Corporate Veil, Liability and Other Considerations
It is extremely difficult to pierce a Las Vegas corporation's veil. In most states, certain corporate formalities must be followed or the company loses its limited liability status. In Nevada, a plaintiff has to prove the company is fraudulent in order to pierce a Nevada corporation's veil, even if the company has not kept up with all the required formalities.
Nevada law allows for the indemnification of all officers, directors, employees, Stockholders, or agents of a corporation for all actions that they take on behalf of the corporation that they had reasonable cause to believe was legal. This indemnification can include any and all civil, criminal and administrative action. These laws can provide complete protection for the officers and directors of a Nevada corporation, as long as they act prudently in their roles.
As a shareholder of a Nevada corporation, one does not have a personal obligation to pay company debts and liabilities. The exception to this would be if you issued a personal guarantee on a business loan. Your personal assets are protected from being taken as compensation for company debts and obligations. Furthermore, personal creditors cannot take assets from the company as compensation for your personal obligation. Directors and officers of a Las Vegas business do not have personal liability
for company's debts, unless an omission or fraudulent act gets committed.

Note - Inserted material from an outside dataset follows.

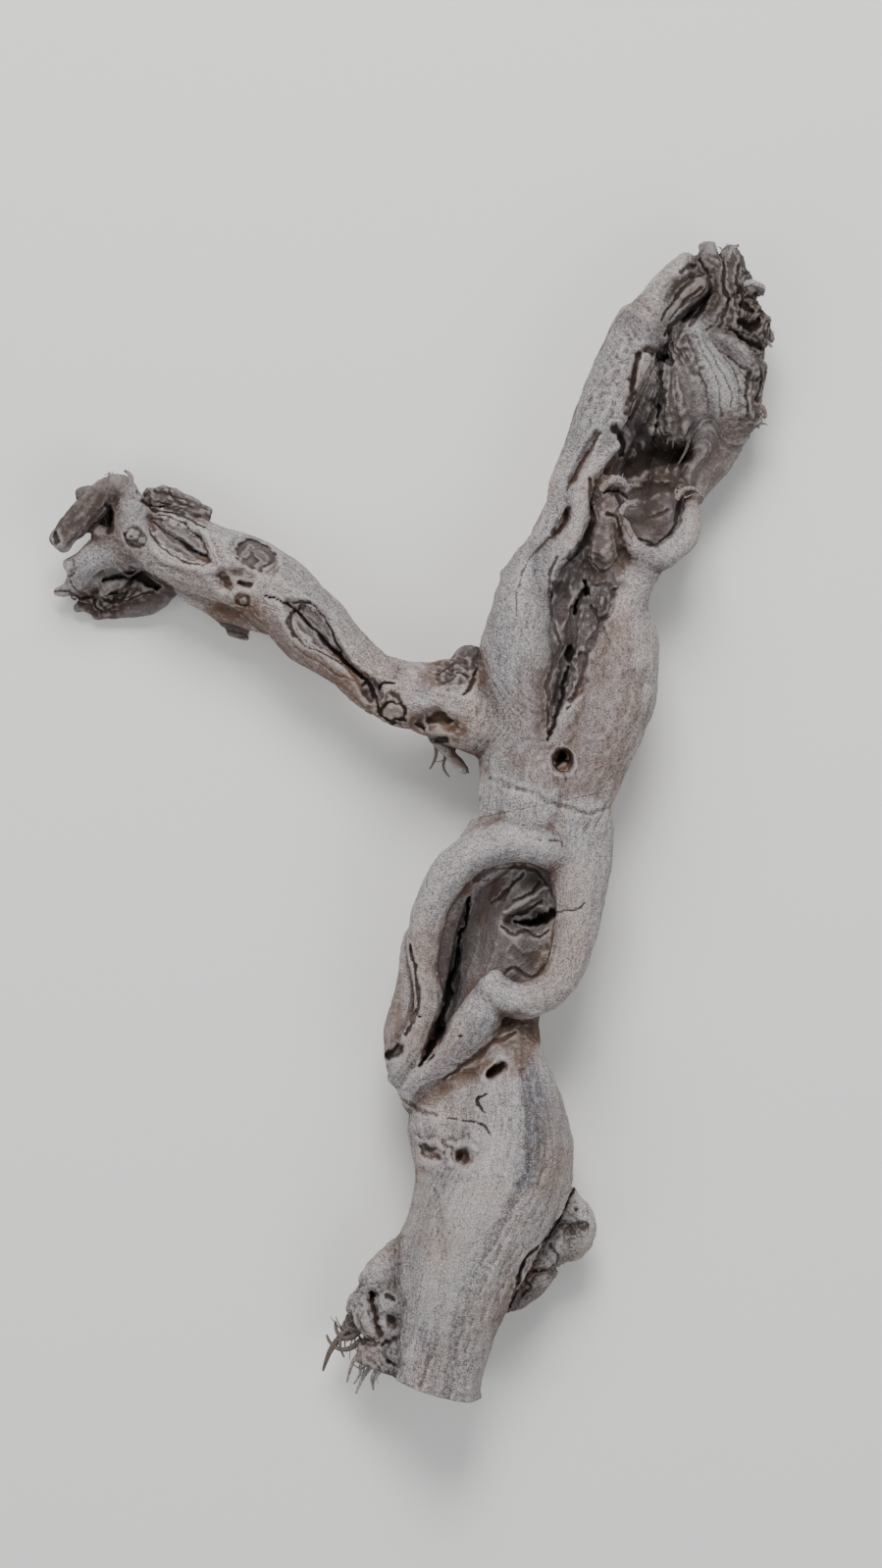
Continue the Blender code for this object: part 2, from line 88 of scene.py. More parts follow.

A Nevada corporation can hold company meetings in or out of the country. Shareholders, officers and directors of the company can reside in any state. Individual shareholders of a Las Vegas corporation do not have to maintain citizenship in the United States or status as a resident alien. Corporations in Las Vegas can sell, buy and hold shares of its own stock, and the company can issue shares of stock in exchange for services, property, options, leases and money. Owners of a Nevada corporation can maintain their privacy, since the names and addresses of the company's shareholders
are not required to form the entity.